There are bold indications that the leadership of both Peoples Party and PML-n may not lend their support for the implementation of IMF reforms agenda. The energy policy of PPP woven around IPPs is a major factor in power sector circular debt and its policy of political appointments ruined the state enterprises like Pakistan International Airline and Pakistan Steel Mill. Moreover, as a part of political strategy, the leadership of these parties will be more inclined to see the PTI government drowned in the quagmire the previous governments created by their bad governance of the past 10 years.

Led by its Mission Chief Herald Finger, the IMF delegation was scheduled to meet half a dozen parliamentarians belonging to mainstream political parties to know their viewpoint on the reforms suggested by the lending agency. But only two of them, PTI Shibly Faraz and PML-N Dr. Ayesa Ghous Pasha turned up for discussion. Dr. Ayesha’s  husband, Dr. Abdul Hafeez Pasha has been the most vocal critic of PML-N government fiscal and monetary policies that were bulldozed by the former Finance Minister Ishaq Dar without the approval of the federal cabinet and debate in the parliament, resulting in macroeconomic imbalances of bulging current account deficit and unsustainable public debt. The member of PPP did not attend the meeting. PPP senator and Deputy Chairman Senate Saleem Mandviwala argued that the meeting to which he was invited had been arranged by government without first asking for our consent.

The IMF requested the parliamentarians to lead the structural reforms which would be implemented under its programme. Participants of the meeting disclosed that the suggested reforms were highly unpopular. Therefore, the IMF wanted all political parties to back the programme to make its implementation easy. It hinted at further increase in electricity tariff free float of the exchange rate. The government has already increased the power tariff by Rs.1.27 per unit and the central bank has let the currency to depreciate by 26.6 percent in the past 11 months. The IMF recipe is aimed at steep fiscal adjustment that will stifle economic growth and increase inflation due to proposed massive depreciation of the currency. The implementation of IMF, s reforms agenda would lead to a growth rate around 4 percent for the next three years.

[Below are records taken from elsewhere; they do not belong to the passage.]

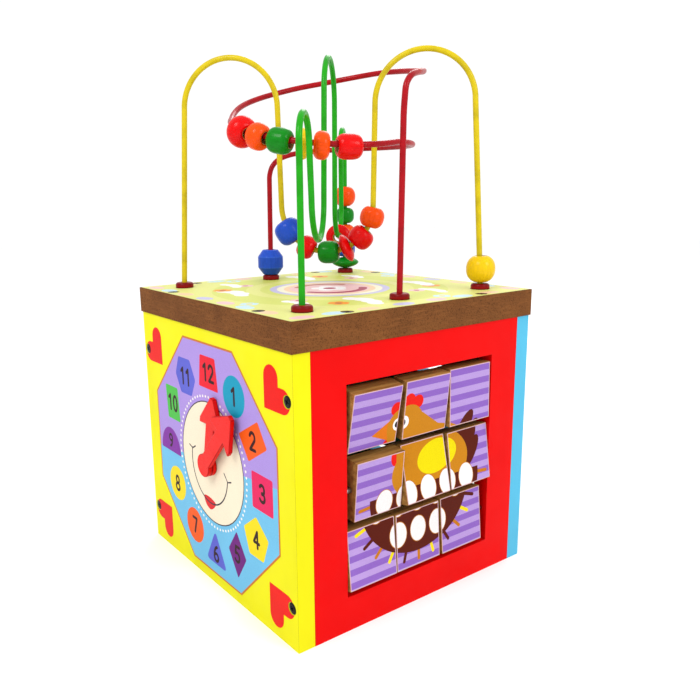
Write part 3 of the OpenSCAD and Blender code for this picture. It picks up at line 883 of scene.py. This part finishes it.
def picture_blocks():
    """Nine leaning tiles, each with its share of the hen in front and of the boat behind."""
    wide, high = TILE
    looks = [block_wood, wood("block_edge", "#c79a58", "#93642f")]
    pictures = (hen_picture(), pond_picture())
    for name, row, middle, lean in BLOCKS:
        softened(name, name + "_wood", 0.35, looks, segments=2, body=name)
        column, sheets = BLOCKS.index((name, row, middle, lean)) % 3 - 1, []
        for side, picture in enumerate(pictures):
            across, up = column * wide * (1 - 2 * side), ROWS[1] + (1 - row) * high
            layers = []
            for inset, colour in ((0.3, "paper"), (0.75, "white")):
                x, y = wide / 2 - inset, high / 2 - inset
                layers.append((rounded(box(-x, -y, x, y), 0.4, 3), colour))
            for loop, colour in picture:
                layers.append(([(x - across, y - up) for x, y in loop], colour))
            out = TILE_HALF * (1 - 2 * side)
            face = facing((0, 1 - 2 * side, 0), (0, 0, 1), (out, 0, 0))
            pivot = Matrix.Translation(Vector((ROD_X, middle, ROWS[row])) * MM)
            sheets.append((pivot @ Matrix.Rotation(math.radians(lean), 4, "Y") @ face, layers, 2))
        printed(name + "_pictures", name, *sheets)


# ---- bead maze ----

FOOT = 76
FOOT_DEPTH = 13.5
COLLAR_TOP = 4.2
WIRE_R = 1.96
STRAND_R = 62.5
STRAND_DROP = 1.3
DIP_DROP = 0.4
HOOP_DROP = 1.2
SPAN = 2 * math.sqrt(2) * FOOT
YELLOW_LOOPS = [(40.3, 33.4, 125.4), (SPAN / 2, 32.6, 58.8), (SPAN - 40.3, 33.4, 126)]
GREEN_LOOPS = [
    (18, 17.2, 94.6), (66.5, 26.2, 63.3), (127, 26.9, 132.5), (170, 20.4, 54.4),
    (SPAN - 12.8, 12.8, 104.5),
]
RED_RISE = [
    (0, 77.4, 92), (0, 78.2, 112), (0.3, 78.6, 122), (1.2, 78.6, 130), (5, 77.4, 135.5),
    (13, 74, 138.8), (24, 70, 141.2), (36, 67, 143.6), (48, 66, 146), (60, 66, 148.2),
    (74, 66, 150.6), (88, 66, 152.6), (103, 66, 153.8), (118, 66, 153.1), (132, 66, 151.3),
    (146, 66, 148.8), (160, 66, 145.8), (174, 66.2, 141.8), (188, 66.5, 137.2),
    (201, 66.7, 132.2), (212, 66.5, 127.3), (222, 66, 122),
]
RED_FALL = [
    (27, 59.3, 98.6), (40, 59.3, 98.6), (54, 59.5, 98.8), (70, 61, 99.2), (88, 63, 99.6),
    (106, 65, 100), (124, 66.5, 100.2), (140, 68, 99.8), (154, 70, 98.8), (165, 71.8, 97),
    (173, 73.2, 93.5), (177.5, 73.9, 88.5), (179.5, 74.2, 82.5), (180, 74.4, 76), (180, 74.8, 60),
]
STRAND = Matrix.Translation((-2, -2, LID_TOP + 111.8)) @ Euler(
    (0, math.radians(14.8), math.radians(342))
).to_matrix().to_4x4()


def flat_route(loops, foot, turn):
    """A wire bent in one upright plane, from a foot and back down to the lid."""
    points = [(0, 0, -FOOT_DEPTH), (0, 0, COLLAR_TOP)]
    for i, (mid, r, height) in enumerate(loops):
        up = 1 if i % 2 == 0 else -1
        for k in range(37):
            a = math.pi * k / 36
            points.append((mid - r * math.cos(a), 0, height + up * r * math.sin(a)))
    points += [(SPAN, 0, COLLAR_TOP), (SPAN, 0, -FOOT_DEPTH)]
    place = Matrix.Translation((*foot, LID_TOP)) @ turned("Z", turn)
    return [place @ Vector(p) for p in points]


def red_route():
    """Up from one foot, round the back, down through the tilted circle and back to a foot."""
    polar = lambda a, r, z: Vector((*disc_point(a, r), LID_TOP + z))
    ring = [STRAND @ Vector((*disc_point(-109 + 142 * k / 36, STRAND_R), 0)) for k in range(37)]
    rise = [polar(*p) for p in RED_RISE] + [ring[0], ring[2]]
    fall = [ring[-3], ring[-1]] + [polar(*p) for p in RED_FALL]
    curve = lambda points: [
        b + (c - a) * t / 2
        + (a - 2.5 * b + 2 * c - d / 2) * t**2
        + (1.5 * (b - c) + (d - a) / 2) * t**3
        for a, b, c, d in zip(points, points[1:], points[2:], points[3:])
        for t in (0, 0.25, 0.5, 0.75)
    ]
    low, high = LID_TOP - FOOT_DEPTH, LID_TOP + COLLAR_TOP
    start = [Vector((FOOT, 0, low)), Vector((FOOT, 0, high))]
    end = [Vector((-FOOT, 0, high)), Vector((-FOOT, 0, low))]
    return start + curve(rise) + ring + curve(fall) + end


def disc_point(angle, r):
    """The point at an angle in degrees on a circle round the origin."""
    return r * math.cos(math.radians(angle)), r * math.sin(math.radians(angle))


def wires():
    routes = (
        ("yellow_wire", "#d4bd18", flat_route(YELLOW_LOOPS, (-FOOT, -FOOT), 45)),
        ("green_wire", "#1fa014", flat_route(GREEN_LOOPS, (FOOT, -FOOT), 135)),
        ("red_wire", "#a80c18", red_route()),
    )
    for node, colour, route in routes:
        looks = [coated_wire(node + "_vinyl", colour)]
        new_piece(node + "_bar", "cube", sweep(route, WIRE_R), looks, replaces=[node])
    looks = [collar_red, moulded("collar_edge", "#7c0a10")]
    softened("wire_collars", "collars_moulded", 0.7, looks)


def bead_outline(d, length, squareness, hole):
    """Half of a bead's section: a rounded profile closed by a hole with rolled lips."""
    edge = []
    for k in range(-22, 23):
        a = math.radians(90 * k / 22)
        r = d / 2 * abs(math.cos(a)) ** (2 / squareness)
        z = length / 2 * math.copysign(abs(math.sin(a)) ** (2 / squareness), a)
        edge.append((r, z))
    lip = hole + 0.9
    outer = [(r, z) for r, z in edge if r > lip + 0.3]
    top = outer[-1][1]
    roll = [(lip - 0.9 * math.sin(t), top - 0.9 + 0.9 * math.cos(t)) for t in (0.3, 0.8, 1.3)]
    return outer + roll + [(r, -z) for r, z in reversed(roll)]


def bead(name, place, d, length, squareness, colour, hole=3.4):
    """A turned bead on its own wire, with bare wood inside its hole."""
    form = lathe(bead_outline(d, length, squareness, hole))
    for face in form.faces:
        middle = face.calc_center_median()
        face.material_index = 1 if middle.xy.length < (hole + 0.75) * MM else 0
    return new_piece(
        name + "_turned", name, form, [bead_looks[colour], bead_wood],
        place=place, replaces=[name], smooth=60,
    )


def metres(place):
    """A place in mm as one in metres."""
    place = place.copy()
    place.translation *= MM
    return place


def turned(axis, degrees):
    return Matrix.Rotation(math.radians(degrees), 4, axis)


def on_dip(loop, angle, drop, foot, turn):
    """Where a bead sits on one dip of a flat wire, at an angle from the bottom of the dip."""
    mid, r, height = loop
    place = Matrix.Translation((*foot, LID_TOP)) @ turned("Z", turn)
    place = place @ Matrix.Translation((mid, 0, height)) @ turned("Y", -angle)
    return metres(place @ Matrix.Translation((0, 0, -r - drop)) @ turned("Y", 90))


def beads():
    """Every bead and where it sits; the strand and the dip go by angle, the stack by height."""
    strand = (
        ("strand_bead_1", -73.5, 20.5, 17.2, 2.1, "red"),
        ("strand_bead_2", -58, 17.2, 14.6, 2.4, "orange"),
        ("strand_bead_3", -42.6, 16.2, 16.2, 3.2, "green"),
        ("strand_bead_4", -28.5, 19, 9.8, 2, "yellow"),
        ("strand_bead_5", -18.2, 17.4, 11.2, 2.6, "orange"),
        ("strand_bead_6", -2.5, 15.8, 17, 3.2, "red"),
    )
    for name, angle, *size in strand:
        place = STRAND @ turned("Z", angle)
        place = place @ Matrix.Translation((STRAND_R, 0, -STRAND_DROP)) @ turned("X", 90)
        bead(name, metres(place), *size)
    dip = (
        ("dip_bead_1", -56.5, 19.5, 17.5, 2.8, "blue"), ("dip_bead_2", -27, 16.5, 13.6, 2.5, "red"),
        ("dip_bead_3", 1.5, 16, 16, 3, "green"), ("dip_bead_4", 24.5, 20.5, 8.6, 1.7, "red"),
        ("dip_bead_5", 46.5, 17.5, 15, 2.5, "red"), ("dip_bead_6", 74.5, 17, 15.5, 2.4, "orange"),
    )
    for name, angle, *size in dip:
        bead(name, on_dip(YELLOW_LOOPS[1], angle, DIP_DROP, (-FOOT, -FOOT), 45), *size)
    place = on_dip(GREEN_LOOPS[3], 0, HOOP_DROP, (FOOT, -FOOT), 135)
    bead("hoop_disc", place, 20, 8, 2.2, "red")
    stack = (
        ("stack_bead_1", 4.3, 23, 9.3, 1.7, "green"), ("stack_bead_2", 13.9, 17, 13.1, 3.2, "blue"),
        ("stack_bead_3", 27.3, 16.5, 14, 2.6, "orange"),
        ("stack_bead_4", 41.6, 15.5, 13.6, 2.8, "green"),
        ("stack_bead_5", 55.5, 18, 17.5, 2.2, "orange"),
    )
    for name, low, d, length, squareness, colour in stack:
        place = metres(Matrix.Translation((-FOOT, FOOT, LID_TOP + low + length / 2)))
        bead(name, place, d, length, squareness, colour, hole=2.8)
    place = metres(Matrix.Translation((FOOT, FOOT, LID_TOP + 14.05)))
    bead("yellow_foot_bead", place, 20, 19.5, 2.3, "yellow")
    looks = [bead_looks["blue"], lacquer("blue_bevel", "#2e5cd0")]
    softened("blue_foot_bead", "blue_foot_bead_cut", 0.5, looks, body="blue_foot_bead")


# ---- sliders and gears ----

GEAR_TEETH = (16, 12, 12)
TOOTH_RADIUS = 2.25
GEAR_PLAY = 0.6
GEAR_FRONT = -108.4
GEAR_MIDDLES = [(-42.0, 110.0)]
for i, turn in enumerate((-40, 50)):
    reach = (GEAR_TEETH[i] + GEAR_TEETH[i + 1]) * TOOTH_RADIUS + GEAR_PLAY
    last_y, last_z = GEAR_MIDDLES[-1]
    a = math.radians(turn)
    GEAR_MIDDLES.append((last_y + reach * math.cos(a), last_z + reach * math.sin(a)))


def sliders_and_gears():
    knobs = (("slider_1", "red"), ("slider_2", "yellow"), ("slider_3", "green"))
    for name, colour in knobs:
        looks = [bead_looks[colour]]
        softened(name, name + "_knob", 1.4, looks, body=name, segments=4)
        softened(name + "_washer", name + "_washer_wood", 0.5, [peg_wood], body=name)
    gears = (
        ("gear_1", "red", "#d8120e"), ("gear_2", "yellow", "#efc40e"), ("gear_3", "blue", "#2450c4"),
    )
    for name, colour, tone in gears:
        looks = [paint(name + "_paint", tone), worn_paint(name + "_edge", tone)]
        softened(name, name + "_wheel", 0.5, looks, segments=2, body=name)
    for i, (rim, petal) in enumerate((("yellow", "white"), ("red", "orange"), ("teal", "yellow"))):
        y, z = GEAR_MIDDLES[i]
        r = GEAR_TEETH[i] * TOOTH_RADIUS - 6
        layers = [(disc(0, 0, r, steps=64), rim), (disc(0, 0, r - 3, steps=64), petal)]
        for k in range(8):
            a = math.pi * k / 4
            mark = disc(0.68 * r * math.cos(a), 0.68 * r * math.sin(a), 0.2 * r, 0.1 * r, 45 * k, 24)
            layers.append((mark, rim))
        layers.append((disc(0, 0, PEG_HOLE, steps=32), None))
        place = facing((0, -1, 0), (0, 0, 1), (GEAR_FRONT, y, z))
        printed(f"gear_{i + 1}_print", f"gear_{i + 1}", (place, layers))
    softened("gear_pegs", "gear_pegs_wood", 0.8, [peg_wood])


set_the_stage()
box_boards()
screws()
lid_print()
clock_print()
slider_print()
gear_print()
clock_hands()
picture_blocks()
wires()
beads()
sliders_and_gears()
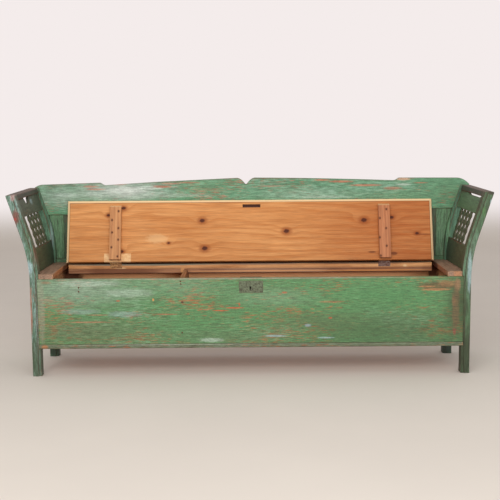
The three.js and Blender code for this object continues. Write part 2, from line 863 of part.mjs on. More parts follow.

Foreign investors have visualized the prevailing political and economic landscape of the country. They have continued to stay away from Pakistan and are reluctant to make long term investment in the face of ambiguity about the economic policy of the PTI government. Foreign direct investment (FDI) dropped 55 percent to $ 161.2 million in October 2018, compared to $ 354.6 in the same month of last year. According to Pakistan Business Chief Executive Officer Ehsan Malik, uncertainty has probably remained an element behind slow down in FDI. To rectify the fiscal imbalances, the finance minister Asad Umar is reported to have told the foreign investors advisory body that the government is interested more in investment in exports oriented and imports substitution industries. However, a tradeoff between the exports manufacturing industries and the ones of producing consumers’ goods may not be avoidable.